_Short task:_ Your task is to quote the material that follows, in full and exactly.

_Given data:_
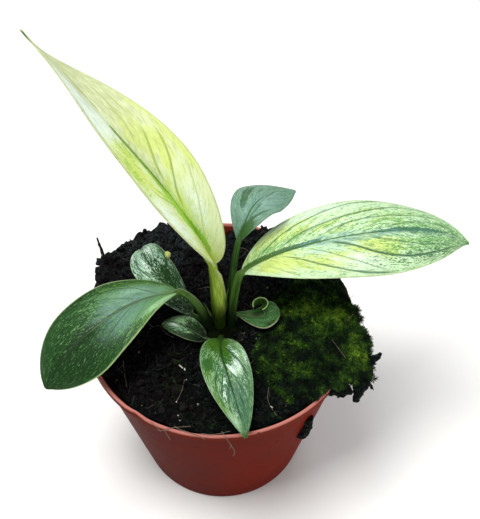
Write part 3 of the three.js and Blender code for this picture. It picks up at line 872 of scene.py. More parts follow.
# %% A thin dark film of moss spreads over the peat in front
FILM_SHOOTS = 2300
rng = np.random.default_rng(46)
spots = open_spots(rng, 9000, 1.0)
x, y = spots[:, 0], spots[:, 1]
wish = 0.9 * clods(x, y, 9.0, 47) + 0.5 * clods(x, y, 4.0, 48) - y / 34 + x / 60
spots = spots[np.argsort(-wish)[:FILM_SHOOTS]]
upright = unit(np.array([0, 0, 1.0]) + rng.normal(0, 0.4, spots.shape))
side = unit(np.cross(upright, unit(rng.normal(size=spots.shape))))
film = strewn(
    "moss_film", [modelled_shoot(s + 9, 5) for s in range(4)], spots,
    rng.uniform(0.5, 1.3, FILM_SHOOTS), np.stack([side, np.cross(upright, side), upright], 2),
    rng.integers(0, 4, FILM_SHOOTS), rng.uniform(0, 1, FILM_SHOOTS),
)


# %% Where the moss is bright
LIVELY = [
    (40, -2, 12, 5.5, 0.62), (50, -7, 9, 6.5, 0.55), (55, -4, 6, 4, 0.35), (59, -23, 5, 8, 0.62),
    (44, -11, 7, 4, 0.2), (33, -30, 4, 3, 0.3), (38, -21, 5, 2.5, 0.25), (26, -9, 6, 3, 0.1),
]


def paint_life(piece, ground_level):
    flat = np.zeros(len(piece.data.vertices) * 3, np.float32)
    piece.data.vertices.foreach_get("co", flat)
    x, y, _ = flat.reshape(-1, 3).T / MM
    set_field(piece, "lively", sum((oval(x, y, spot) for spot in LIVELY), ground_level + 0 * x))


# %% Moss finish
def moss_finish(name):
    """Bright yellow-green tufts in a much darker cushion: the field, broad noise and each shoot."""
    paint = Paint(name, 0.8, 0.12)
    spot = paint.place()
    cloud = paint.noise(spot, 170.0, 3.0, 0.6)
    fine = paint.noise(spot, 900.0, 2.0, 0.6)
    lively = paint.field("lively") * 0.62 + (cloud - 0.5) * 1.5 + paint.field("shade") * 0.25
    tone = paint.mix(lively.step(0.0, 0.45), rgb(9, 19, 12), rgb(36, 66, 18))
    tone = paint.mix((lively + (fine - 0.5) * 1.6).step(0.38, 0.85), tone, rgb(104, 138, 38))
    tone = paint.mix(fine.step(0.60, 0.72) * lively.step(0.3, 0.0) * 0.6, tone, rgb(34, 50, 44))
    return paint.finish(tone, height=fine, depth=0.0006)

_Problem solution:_
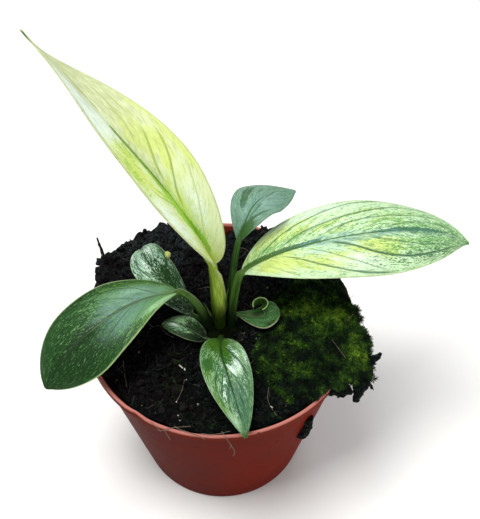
Write part 3 of the three.js and Blender code for this picture. It picks up at line 872 of scene.py. More parts follow.
# %% A thin dark film of moss spreads over the peat in front
FILM_SHOOTS = 2300
rng = np.random.default_rng(46)
spots = open_spots(rng, 9000, 1.0)
x, y = spots[:, 0], spots[:, 1]
wish = 0.9 * clods(x, y, 9.0, 47) + 0.5 * clods(x, y, 4.0, 48) - y / 34 + x / 60
spots = spots[np.argsort(-wish)[:FILM_SHOOTS]]
upright = unit(np.array([0, 0, 1.0]) + rng.normal(0, 0.4, spots.shape))
side = unit(np.cross(upright, unit(rng.normal(size=spots.shape))))
film = strewn(
    "moss_film", [modelled_shoot(s + 9, 5) for s in range(4)], spots,
    rng.uniform(0.5, 1.3, FILM_SHOOTS), np.stack([side, np.cross(upright, side), upright], 2),
    rng.integers(0, 4, FILM_SHOOTS), rng.uniform(0, 1, FILM_SHOOTS),
)


# %% Where the moss is bright
LIVELY = [
    (40, -2, 12, 5.5, 0.62), (50, -7, 9, 6.5, 0.55), (55, -4, 6, 4, 0.35), (59, -23, 5, 8, 0.62),
    (44, -11, 7, 4, 0.2), (33, -30, 4, 3, 0.3), (38, -21, 5, 2.5, 0.25), (26, -9, 6, 3, 0.1),
]


def paint_life(piece, ground_level):
    flat = np.zeros(len(piece.data.vertices) * 3, np.float32)
    piece.data.vertices.foreach_get("co", flat)
    x, y, _ = flat.reshape(-1, 3).T / MM
    set_field(piece, "lively", sum((oval(x, y, spot) for spot in LIVELY), ground_level + 0 * x))


# %% Moss finish
def moss_finish(name):
    """Bright yellow-green tufts in a much darker cushion: the field, broad noise and each shoot."""
    paint = Paint(name, 0.8, 0.12)
    spot = paint.place()
    cloud = paint.noise(spot, 170.0, 3.0, 0.6)
    fine = paint.noise(spot, 900.0, 2.0, 0.6)
    lively = paint.field("lively") * 0.62 + (cloud - 0.5) * 1.5 + paint.field("shade") * 0.25
    tone = paint.mix(lively.step(0.0, 0.45), rgb(9, 19, 12), rgb(36, 66, 18))
    tone = paint.mix((lively + (fine - 0.5) * 1.6).step(0.38, 0.85), tone, rgb(104, 138, 38))
    tone = paint.mix(fine.step(0.60, 0.72) * lively.step(0.3, 0.0) * 0.6, tone, rgb(34, 50, 44))
    return paint.finish(tone, height=fine, depth=0.0006)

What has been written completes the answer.